What makes Julia Quinn distinctive is her belief in the value of joy, connection, and the happy ending. Her novels treat the journey toward love not as a lesser literary subject, but as a meaningful human quest. In her stories, romance is not simply about attraction; it is about being seen, understood, challenged, and chosen. The emotional satisfaction of her books comes from watching characters move past fear, pride, misunderstanding, grief, or social pressure toward a relationship built on mutual recognition. This is one reason her work appeals to readers who want comfort without shallowness and escapism without emptiness.

Quinn’s heroines often stand out because they are witty, observant, and emotionally intelligent. They may live within the rules of historical society, but they are rarely passive within those rules. Her heroes, too, are frequently written with vulnerability beneath confidence, creating romantic tension that depends on conversation and emotional change rather than spectacle alone. This character-driven approach gives her novels a lasting appeal. Readers return not only for the setting, gowns, balls, and aristocratic households, but for the humor of awkward encounters, the tenderness of family bonds, and the pleasure of watching two people slowly understand each other.

For anyone exploring Julia Quinn for the first time, her books provide a welcoming entrance into historical romance. They are polished, readable, emotionally generous, and rich in the pleasures that define the genre: courtship, longing, banter, conflict, reconciliation, and a well-earned sense of happiness. Her stories are especially suitable for readers who enjoy romantic fiction with strong family dynamics, elegant historical atmosphere, and a balance between emotional depth and lightness.

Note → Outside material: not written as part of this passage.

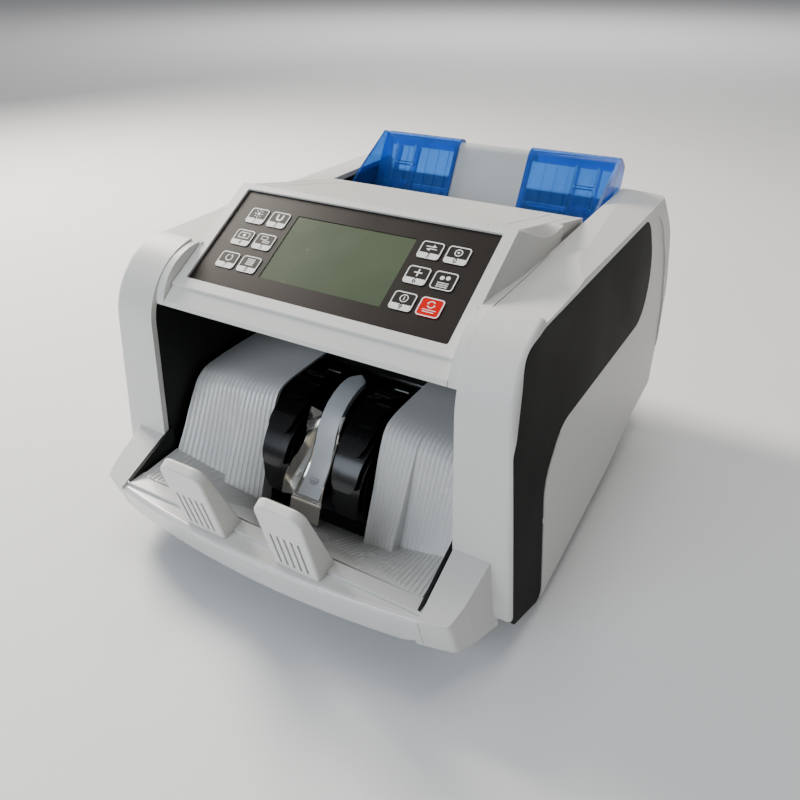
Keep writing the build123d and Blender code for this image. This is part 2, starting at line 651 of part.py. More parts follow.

Ultimately, Julia Quinn is more than the author behind a famous series. She is a writer who helped renew global interest in the historical romance novel and made the genre feel inviting to readers across generations and languages. Her fiction celebrates love as a source of courage, humor as a form of intelligence, and happiness as a destination worthy of serious storytelling. For readers seeking warmth, charm, wit, and beautifully structured romance, Julia Quinn remains one of the essential authors to discover.